Our government has proven it can’t keep pace with technology. This report should serve as a wakeup call for anyone who believes that continuing to wait on the government to get the job done will work.

ATC At A “Crossroads” And Badly Needs Reforms

The nation’s air traffic control system is at a “crossroads” and only significant reforms will make sure it doesn’t devolve into a situation like DC’s Metro, writes Paul Rinaldi, president of the National Air Traffic Controllers Association, in today’s Washington Times. The “stop-and-start funding,” a hiring freeze resulting from sequestration and the inability to upgrade to modern technology combine into one very large problem, and the “consequences could be dire.” Rinaldi writes,

“The ATC system’s parallels to Metro’s decline are eerie. The Washington Metro’s biggest problem is deferred maintenance due to chronic underfunding. In addition, the system’s funding was inconsistent and unreliable. Management didn’t insist otherwise. …

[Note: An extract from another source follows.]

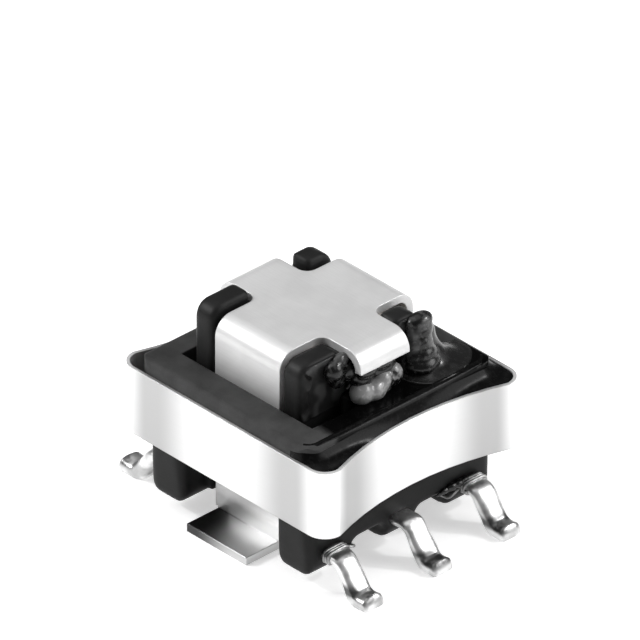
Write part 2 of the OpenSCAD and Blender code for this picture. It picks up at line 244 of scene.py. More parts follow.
# Ferrite: matt ground grey, with a glossy film of adhesive round the flange at its front end
ferrite = {"dark": 0.036, "light": 0.056, "fleck": 0.08, "edge": 0.11, "rough": 0.6, "edgeRadius": 0.07,
           "seam": 0.07, "filmFrom": 1.7, "filmTo": 3.0, "filmLeft": -2.2, "filmRight": 0.8, "wander": 0.6,
           "filmDark": 0.002, "filmRough": 0.10, "filmSpread": 0.20,
           "shine": 0.12, "filmShine": 0.035}


def ferriteFinish():
    mat, tree, shader, place = startMaterial("groundFerrite")
    broad, fine = noiseOf(tree, place, 1.4, 4), noiseOf(tree, place, 42, 2)
    along = axesOf(tree, place)
    colour = blendColour(tree, ramp(tree, broad, 0.3, 0.7), grey(ferrite["dark"]), grey(ferrite["light"]))
    colour = blendColour(tree, ramp(tree, fine, 0.45, 0.75, 0, 0.3), colour, grey(ferrite["fleck"]))
    rounded, edges = softEdges(tree, ferrite["edgeRadius"])
    flat = put(tree, "ShaderNodeNewGeometry").outputs["Normal"]
    # the halves meet flat, so their joint keeps a sharp edge
    offSeam = calc(tree, "ABSOLUTE", calc(tree, "SUBTRACT", along["X"], ferrite["seam"]))
    offSeam = ramp(tree, offSeam, 0.05, 0.09)
    rounded = put(tree, "ShaderNodeMix", {"data_type": "VECTOR"},
                  {0: offSeam, 4: flat, 5: rounded}).outputs[1]
    edges = calc(tree, "MULTIPLY", calc(tree, "MULTIPLY", edges, 0.55), offSeam)
    # painted highlight: the rounded edges are lighter, except along the halves' joint
    colour = blendColour(tree, edges, colour, grey(ferrite["edge"]))
    # the film: up to a wandering line on the left and outside, and all over on the right
    wander = calc(tree, "SUBTRACT", noiseOf(tree, place, 1.6, 3), 0.5)
    wander = calc(tree, "MULTIPLY", wander, ferrite["wander"])
    x, y = calc(tree, "ADD", along["X"], wander), calc(tree, "ADD", along["Y"], wander)
    inner = ramp(tree, x, ferrite["filmTo"] + 0.3, ferrite["filmTo"])
    inner = calc(tree, "MULTIPLY", inner, ramp(tree, y, ferrite["filmLeft"], ferrite["filmLeft"] + 0.4))
    film = calc(tree, "MAXIMUM", inner, ramp(tree, y, ferrite["filmRight"], ferrite["filmRight"] + 0.5))
    film = calc(tree, "MULTIPLY", film, ramp(tree, x, ferrite["filmFrom"], ferrite["filmFrom"] + 0.25))
    colour = blendColour(tree, film, colour, grey(ferrite["filmDark"]))
    rough = calc(tree, "ADD", ferrite["rough"] - 0.08, calc(tree, "MULTIPLY", fine, 0.16))
    patch = ramp(tree, noiseOf(tree, place, 1.2, 0), 0.4, 0.7, ferrite["filmRough"], ferrite["filmSpread"])
    mixRough = put(tree, "ShaderNodeMix", None, {0: film, 2: rough, 3: patch}).outputs[0]
    grain = calc(tree, "MULTIPLY", fine, calc(tree, "SUBTRACT", 1.0, film))
    normal = bump(tree, grain, 0.005, 0.5, rounded)
    normal = bump(tree, noiseOf(tree, place, 3.0, 2), 0.02, 0.3, normal)
    finish(shader, tree, colour, mixRough, normal)
    tree.links.new(ramp(tree, film, 0.0, 1.0, ferrite["shine"], ferrite["filmShine"]),
                   shader.inputs["Specular IOR Level"])
    return mat


# Moulding: black glass-filled nylon; adhesive has run over the outer face of the front flange
moulding = {"dark": 0.008, "light": 0.014, "streak": 0.024, "edge": 0.035, "rough": 0.44, "edgeRadius": 0.12,
            "runFrom": 1.66, "runAbove": 3.6,
            "runDark": 0.016, "runLight": 0.050, "runLeft": -1.45, "runRough": 0.2,
            "shade": 0.002, "railShade": 0.5, "shadeTop": 2.0, "shadeFull": 1.5}


def mouldingFinish():
    mat, tree, shader, place = startMaterial("blackNylon")
    broad, fine = noiseOf(tree, place, 0.9, 4), noiseOf(tree, place, 30, 3)
    flow = noiseOf(tree, place, 9, 2, 0.5, (0.4, 0.4, 2.2))
    along = axesOf(tree, place)
    colour = blendColour(tree, ramp(tree, broad, 0.3, 0.7), grey(moulding["dark"]), grey(moulding["light"]))
    colour = blendColour(tree, ramp(tree, flow, 0.5, 0.9, 0, 0.25), colour, grey(moulding["streak"]))
    rounded, edges = softEdges(tree, moulding["edgeRadius"])
    # painted highlight: the rounded edges are lighter
    colour = blendColour(tree, calc(tree, "MULTIPLY", edges, 0.5), colour, grey(moulding["edge"]))
    # the rails stand in the band's shade
    low = ramp(tree, along["Z"], moulding["shadeTop"], moulding["shadeFull"], 0, moulding["railShade"])
    colour = blendColour(tree, low, colour, grey(moulding["shade"]))
    cloud = noiseOf(tree, place, 2.2, 1, 0.5)
    run = ramp(tree, along["X"], moulding["runFrom"], moulding["runFrom"] + 0.02)
    run = calc(tree, "MULTIPLY", run,
               ramp(tree, along["Z"], moulding["runAbove"], moulding["runAbove"] + 0.02))
    edge = calc(tree, "ADD", along["Y"], cloud)
    run = calc(tree, "MULTIPLY", run, ramp(tree, edge, moulding["runLeft"], moulding["runLeft"] + 0.2))
    glue = blendColour(tree, ramp(tree, cloud, 0.42, 0.6),
                       grey(moulding["runDark"]), grey(moulding["runLight"]))
    colour = blendColour(tree, run, colour, glue)
    rough = calc(tree, "ADD", moulding["rough"] - 0.06, calc(tree, "MULTIPLY", flow, 0.14))
    rough = put(tree, "ShaderNodeMix", None, {0: run, 2: rough, 3: moulding["runRough"]}).outputs[0]
    normal = bump(tree, fine, 0.004, 0.4, rounded)
    swell = noiseOf(tree, place, 1.5, 0, 0.4)
    normal = bump(tree, calc(tree, "MULTIPLY", swell, run), 0.22, 0.6, normal)
    finish(shader, tree, colour, rough, normal)
    shader.inputs["Specular IOR Level"].default_value = 0.16
    return mat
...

 “Unlike most transit agencies, Metro gets nearly half of its budget from different jurisdictions and the federal government. This means its budget isn’t consistent from year to year. By one estimate, Metro would need $25 billion over the next 10 years to maintain its service as well as fix its operations and meet safety standards.

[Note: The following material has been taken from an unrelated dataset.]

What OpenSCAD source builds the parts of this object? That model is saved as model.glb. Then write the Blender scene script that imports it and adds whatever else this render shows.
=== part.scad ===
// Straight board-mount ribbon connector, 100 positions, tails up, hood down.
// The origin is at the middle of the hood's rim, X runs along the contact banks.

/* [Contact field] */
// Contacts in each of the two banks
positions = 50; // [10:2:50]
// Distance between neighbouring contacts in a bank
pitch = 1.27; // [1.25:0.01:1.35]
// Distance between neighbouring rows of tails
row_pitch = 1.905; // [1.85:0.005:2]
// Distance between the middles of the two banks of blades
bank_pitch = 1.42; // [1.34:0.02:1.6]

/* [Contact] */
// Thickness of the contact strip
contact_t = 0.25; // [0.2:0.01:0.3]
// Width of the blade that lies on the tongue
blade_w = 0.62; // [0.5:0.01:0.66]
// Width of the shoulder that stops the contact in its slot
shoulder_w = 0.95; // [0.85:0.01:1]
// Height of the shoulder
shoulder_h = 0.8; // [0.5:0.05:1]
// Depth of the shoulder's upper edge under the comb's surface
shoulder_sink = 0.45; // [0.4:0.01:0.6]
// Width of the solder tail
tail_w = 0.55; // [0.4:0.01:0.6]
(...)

 “The federal government can’t afford to allow the air traffic control system to go the way of Metro. The United States has the safest and most efficient air system in the world. It can never be endangered or compromised. The ATC system’s funding can’t be interrupted or reduced again. Investments in both the controller workforce and the technology that controllers use must be stable and predictable moving forward.”

Staffing and training issues were examined in depth during an Aviation Subcommittee hearing yesterday in the House. At the end of FY2015, there were 10,947 certified air traffic controllers and another 2,964 individuals in various stages of training, but the FAA is falling short of its hiring goals.

Unless Congress acts to reform ATC, Rinaldi warns the system risks becoming the “Metro of the skies.”